Return the records exactly as they are.

Start

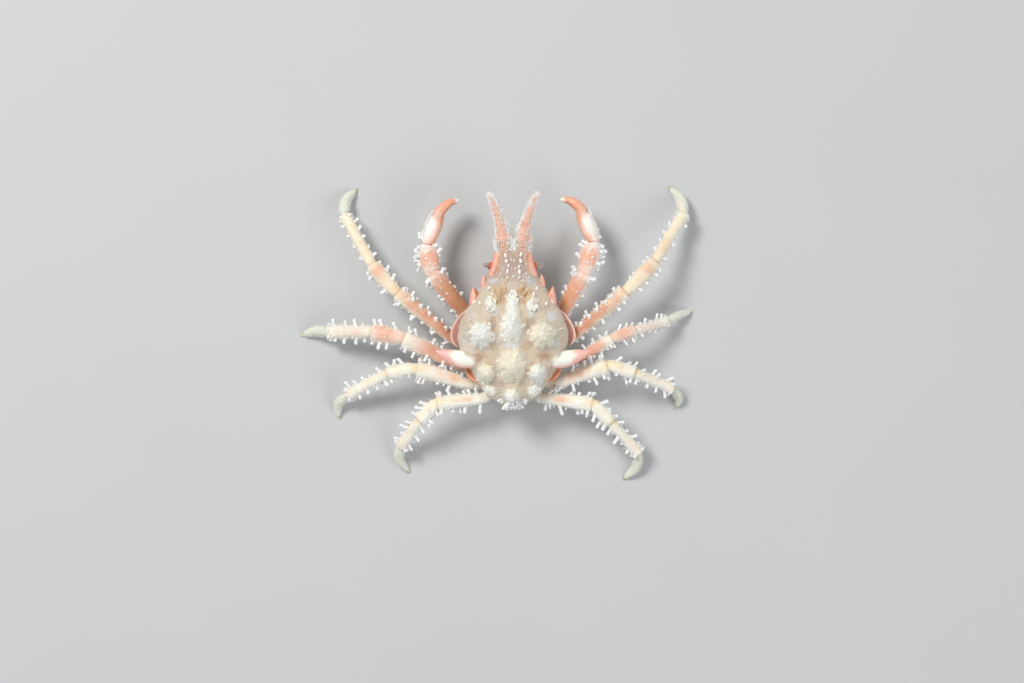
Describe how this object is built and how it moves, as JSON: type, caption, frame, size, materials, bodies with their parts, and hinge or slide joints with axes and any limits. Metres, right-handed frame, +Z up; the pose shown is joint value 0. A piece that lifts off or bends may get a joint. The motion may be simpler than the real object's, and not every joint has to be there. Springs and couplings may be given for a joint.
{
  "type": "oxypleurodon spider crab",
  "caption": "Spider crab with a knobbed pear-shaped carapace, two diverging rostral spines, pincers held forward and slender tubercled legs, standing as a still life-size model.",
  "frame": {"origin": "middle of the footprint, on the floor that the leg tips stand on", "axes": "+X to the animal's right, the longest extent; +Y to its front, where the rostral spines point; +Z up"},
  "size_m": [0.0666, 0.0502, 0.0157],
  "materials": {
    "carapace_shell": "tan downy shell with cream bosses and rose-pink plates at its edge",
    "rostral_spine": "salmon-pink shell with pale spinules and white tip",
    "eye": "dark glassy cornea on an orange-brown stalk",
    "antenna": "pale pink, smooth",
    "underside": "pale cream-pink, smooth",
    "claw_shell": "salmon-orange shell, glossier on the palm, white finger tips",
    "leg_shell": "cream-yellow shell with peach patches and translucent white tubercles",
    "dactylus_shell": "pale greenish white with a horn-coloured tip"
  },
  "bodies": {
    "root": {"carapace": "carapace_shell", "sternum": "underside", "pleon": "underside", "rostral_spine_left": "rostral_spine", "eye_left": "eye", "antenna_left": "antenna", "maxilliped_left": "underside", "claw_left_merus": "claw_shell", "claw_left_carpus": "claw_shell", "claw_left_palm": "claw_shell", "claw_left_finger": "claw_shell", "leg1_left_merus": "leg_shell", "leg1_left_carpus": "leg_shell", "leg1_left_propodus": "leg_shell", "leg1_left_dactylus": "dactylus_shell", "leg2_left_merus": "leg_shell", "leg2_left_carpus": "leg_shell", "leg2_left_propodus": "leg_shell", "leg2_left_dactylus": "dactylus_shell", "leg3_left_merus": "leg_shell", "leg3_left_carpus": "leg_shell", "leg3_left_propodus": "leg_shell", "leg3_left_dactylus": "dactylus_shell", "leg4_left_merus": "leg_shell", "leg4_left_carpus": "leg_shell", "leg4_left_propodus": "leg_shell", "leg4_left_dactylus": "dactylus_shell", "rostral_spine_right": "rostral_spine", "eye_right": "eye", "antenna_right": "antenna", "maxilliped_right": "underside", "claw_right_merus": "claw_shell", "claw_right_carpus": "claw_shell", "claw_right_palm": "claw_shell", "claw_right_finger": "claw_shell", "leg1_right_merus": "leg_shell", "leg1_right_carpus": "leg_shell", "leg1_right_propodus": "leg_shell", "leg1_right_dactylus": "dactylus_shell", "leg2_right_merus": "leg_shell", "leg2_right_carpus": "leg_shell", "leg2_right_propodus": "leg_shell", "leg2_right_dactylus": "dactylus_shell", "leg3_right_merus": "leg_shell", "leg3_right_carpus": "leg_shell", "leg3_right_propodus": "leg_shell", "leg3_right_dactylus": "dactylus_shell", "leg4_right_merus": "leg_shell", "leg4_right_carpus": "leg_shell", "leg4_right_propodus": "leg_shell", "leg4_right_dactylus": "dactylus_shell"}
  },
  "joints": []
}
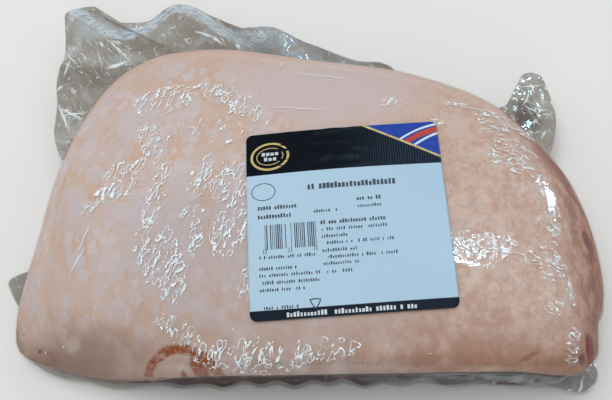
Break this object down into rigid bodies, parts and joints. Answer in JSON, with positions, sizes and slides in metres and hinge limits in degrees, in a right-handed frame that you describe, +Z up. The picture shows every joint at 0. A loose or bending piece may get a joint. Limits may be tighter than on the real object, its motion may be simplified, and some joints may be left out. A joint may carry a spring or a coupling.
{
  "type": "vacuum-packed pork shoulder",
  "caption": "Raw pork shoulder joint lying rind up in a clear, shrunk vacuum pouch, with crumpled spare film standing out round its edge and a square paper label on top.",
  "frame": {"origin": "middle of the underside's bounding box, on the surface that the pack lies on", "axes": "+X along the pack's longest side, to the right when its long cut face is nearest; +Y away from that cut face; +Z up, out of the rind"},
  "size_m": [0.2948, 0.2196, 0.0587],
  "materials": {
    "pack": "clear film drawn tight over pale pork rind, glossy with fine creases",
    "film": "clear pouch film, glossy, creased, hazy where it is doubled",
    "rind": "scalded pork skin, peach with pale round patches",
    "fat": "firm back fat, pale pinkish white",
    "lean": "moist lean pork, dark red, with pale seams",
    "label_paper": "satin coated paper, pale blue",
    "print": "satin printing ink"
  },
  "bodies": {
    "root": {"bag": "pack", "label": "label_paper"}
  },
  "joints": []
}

End

## Full solution:
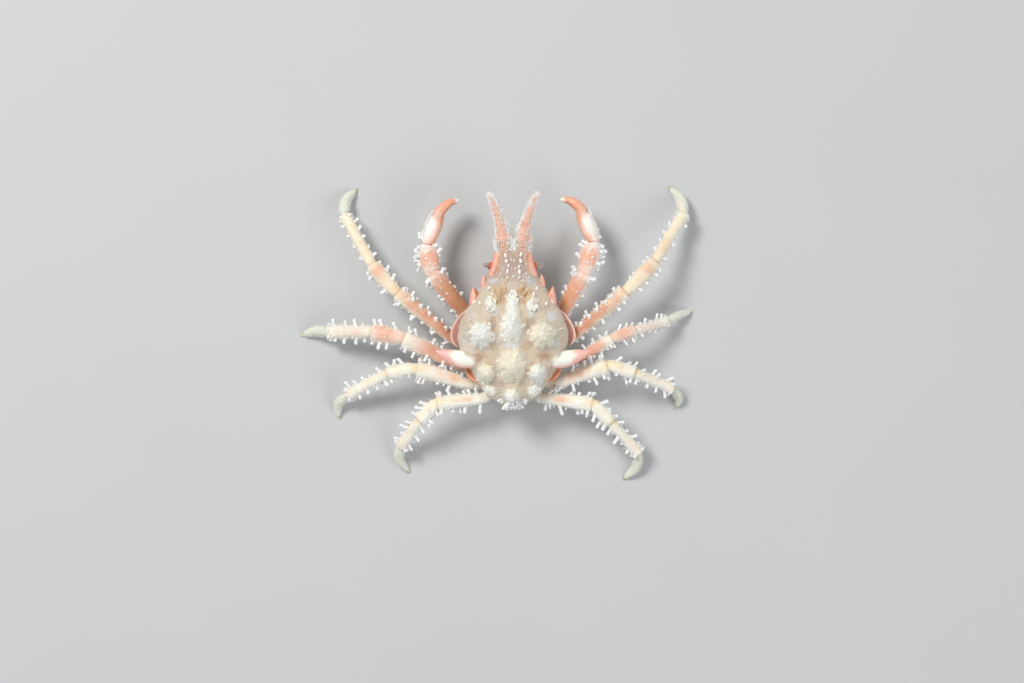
Describe how this object is built and how it moves, as JSON: type, caption, frame, size, materials, bodies with their parts, and hinge or slide joints with axes and any limits. Metres, right-handed frame, +Z up; the pose shown is joint value 0. A piece that lifts off or bends may get a joint. The motion may be simpler than the real object's, and not every joint has to be there. Springs and couplings may be given for a joint.
{
  "type": "oxypleurodon spider crab",
  "caption": "Spider crab with a knobbed pear-shaped carapace, two diverging rostral spines, pincers held forward and slender tubercled legs, standing as a still life-size model.",
  "frame": {"origin": "middle of the footprint, on the floor that the leg tips stand on", "axes": "+X to the animal's right, the longest extent; +Y to its front, where the rostral spines point; +Z up"},
  "size_m": [0.0666, 0.0502, 0.0157],
  "materials": {
    "carapace_shell": "tan downy shell with cream bosses and rose-pink plates at its edge",
    "rostral_spine": "salmon-pink shell with pale spinules and white tip",
    "eye": "dark glassy cornea on an orange-brown stalk",
    "antenna": "pale pink, smooth",
    "underside": "pale cream-pink, smooth",
    "claw_shell": "salmon-orange shell, glossier on the palm, white finger tips",
    "leg_shell": "cream-yellow shell with peach patches and translucent white tubercles",
    "dactylus_shell": "pale greenish white with a horn-coloured tip"
  },
  "bodies": {
    "root": {"carapace": "carapace_shell", "sternum": "underside", "pleon": "underside", "rostral_spine_left": "rostral_spine", "eye_left": "eye", "antenna_left": "antenna", "maxilliped_left": "underside", "claw_left_merus": "claw_shell", "claw_left_carpus": "claw_shell", "claw_left_palm": "claw_shell", "claw_left_finger": "claw_shell", "leg1_left_merus": "leg_shell", "leg1_left_carpus": "leg_shell", "leg1_left_propodus": "leg_shell", "leg1_left_dactylus": "dactylus_shell", "leg2_left_merus": "leg_shell", "leg2_left_carpus": "leg_shell", "leg2_left_propodus": "leg_shell", "leg2_left_dactylus": "dactylus_shell", "leg3_left_merus": "leg_shell", "leg3_left_carpus": "leg_shell", "leg3_left_propodus": "leg_shell", "leg3_left_dactylus": "dactylus_shell", "leg4_left_merus": "leg_shell", "leg4_left_carpus": "leg_shell", "leg4_left_propodus": "leg_shell", "leg4_left_dactylus": "dactylus_shell", "rostral_spine_right": "rostral_spine", "eye_right": "eye", "antenna_right": "antenna", "maxilliped_right": "underside", "claw_right_merus": "claw_shell", "claw_right_carpus": "claw_shell", "claw_right_palm": "claw_shell", "claw_right_finger": "claw_shell", "leg1_right_merus": "leg_shell", "leg1_right_carpus": "leg_shell", "leg1_right_propodus": "leg_shell", "leg1_right_dactylus": "dactylus_shell", "leg2_right_merus": "leg_shell", "leg2_right_carpus": "leg_shell", "leg2_right_propodus": "leg_shell", "leg2_right_dactylus": "dactylus_shell", "leg3_right_merus": "leg_shell", "leg3_right_carpus": "leg_shell", "leg3_right_propodus": "leg_shell", "leg3_right_dactylus": "dactylus_shell", "leg4_right_merus": "leg_shell", "leg4_right_carpus": "leg_shell", "leg4_right_propodus": "leg_shell", "leg4_right_dactylus": "dactylus_shell"}
  },
  "joints": []
}
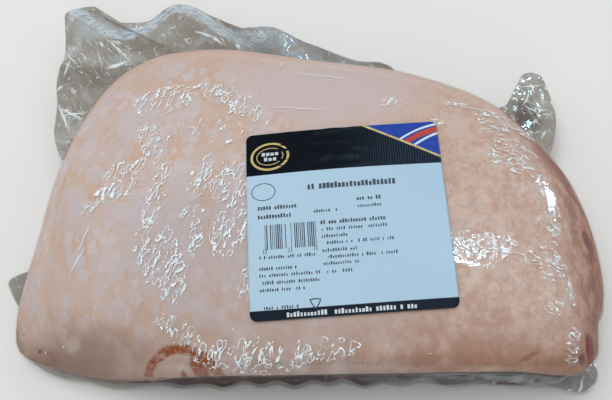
Break this object down into rigid bodies, parts and joints. Answer in JSON, with positions, sizes and slides in metres and hinge limits in degrees, in a right-handed frame that you describe, +Z up. The picture shows every joint at 0. A loose or bending piece may get a joint. Limits may be tighter than on the real object, its motion may be simplified, and some joints may be left out. A joint may carry a spring or a coupling.
{
  "type": "vacuum-packed pork shoulder",
  "caption": "Raw pork shoulder joint lying rind up in a clear, shrunk vacuum pouch, with crumpled spare film standing out round its edge and a square paper label on top.",
  "frame": {"origin": "middle of the underside's bounding box, on the surface that the pack lies on", "axes": "+X along the pack's longest side, to the right when its long cut face is nearest; +Y away from that cut face; +Z up, out of the rind"},
  "size_m": [0.2948, 0.2196, 0.0587],
  "materials": {
    "pack": "clear film drawn tight over pale pork rind, glossy with fine creases",
    "film": "clear pouch film, glossy, creased, hazy where it is doubled",
    "rind": "scalded pork skin, peach with pale round patches",
    "fat": "firm back fat, pale pinkish white",
    "lean": "moist lean pork, dark red, with pale seams",
    "label_paper": "satin coated paper, pale blue",
    "print": "satin printing ink"
  },
  "bodies": {
    "root": {"bag": "pack", "label": "label_paper"}
  },
  "joints": []
}